We found that we need to make the `tf.data.Dataset` iterable before we can train the model with it, and one way to do this was by using `as_numpy_iterator()`. However, it appears that this can only happen when running in ***eager execution*** mode, but unfortunately, we still could not train it after setting it as required. I am guessing that this is due to incompatibility issues with previous versions of tensorflow.
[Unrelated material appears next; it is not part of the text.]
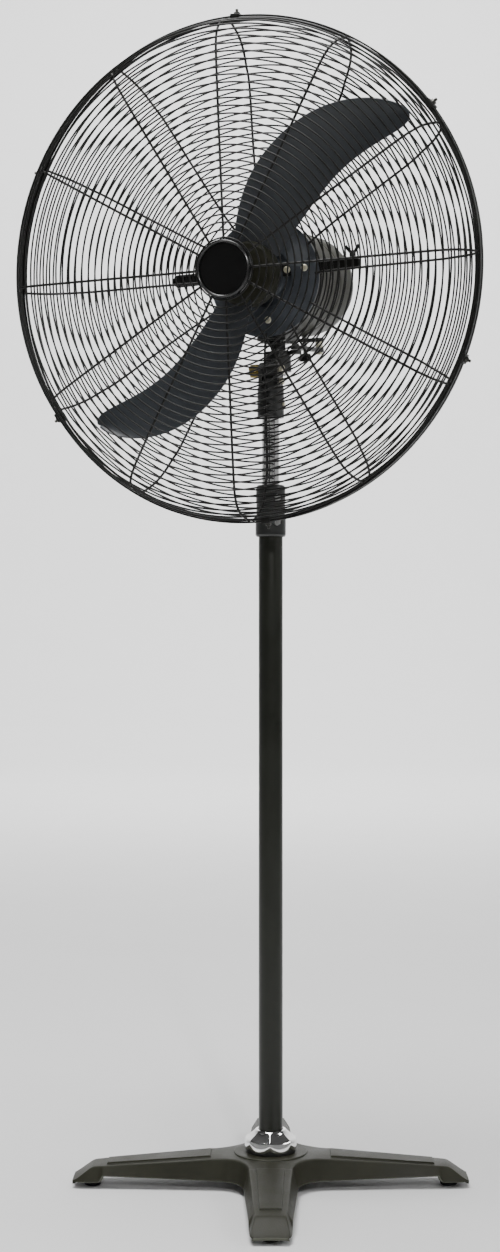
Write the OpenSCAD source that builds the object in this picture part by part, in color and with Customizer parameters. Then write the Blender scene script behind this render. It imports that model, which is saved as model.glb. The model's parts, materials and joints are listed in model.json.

What I do know is that we need to get the `numpy` data from the `TensorSliceDataset` data.

In [21]:
# utility function that converts the tf.data.Dataset into a tuple
def to_tuple(batch):
    iterator = batch.as_numpy_iterator()
    for item in iterator:
        features = {
            'userId': item[0],
            'movieId': item[1],
            'rating': item[2],
            'avg_movie_rating': item[3],
            'genres': item[4],
            'user_all_genres': item[5]
        }
        label = item[6]
    return features, label

# utility function that creates the input function from the tf dataset
def get_input_fn(dataset_context_manager):
    def _fn():
        return to_tuple(dataset_context_manager)
    return _fn()

In [None]:
train_spec = tf.estimator.TrainSpec(input_fn=lambda: get_input_fn(train_tf_dataset), max_steps=29000)
eval_spec = tf.estimator.EvalSpec(input_fn=lambda: get_input_fn(val_tf_dataset))

with mlflow.start_run():
    tf.estimator.train_and_evaluate(estimator, train_spec, eval_spec)
    artifact_uri = mlflow.get_artifact_uri()

## 4. Future

A high priority is the backwards compatibility issues and learning to adapt Keras for the model so that it can be trained and tested better. This will provide a solid foundation for the recommendation engine.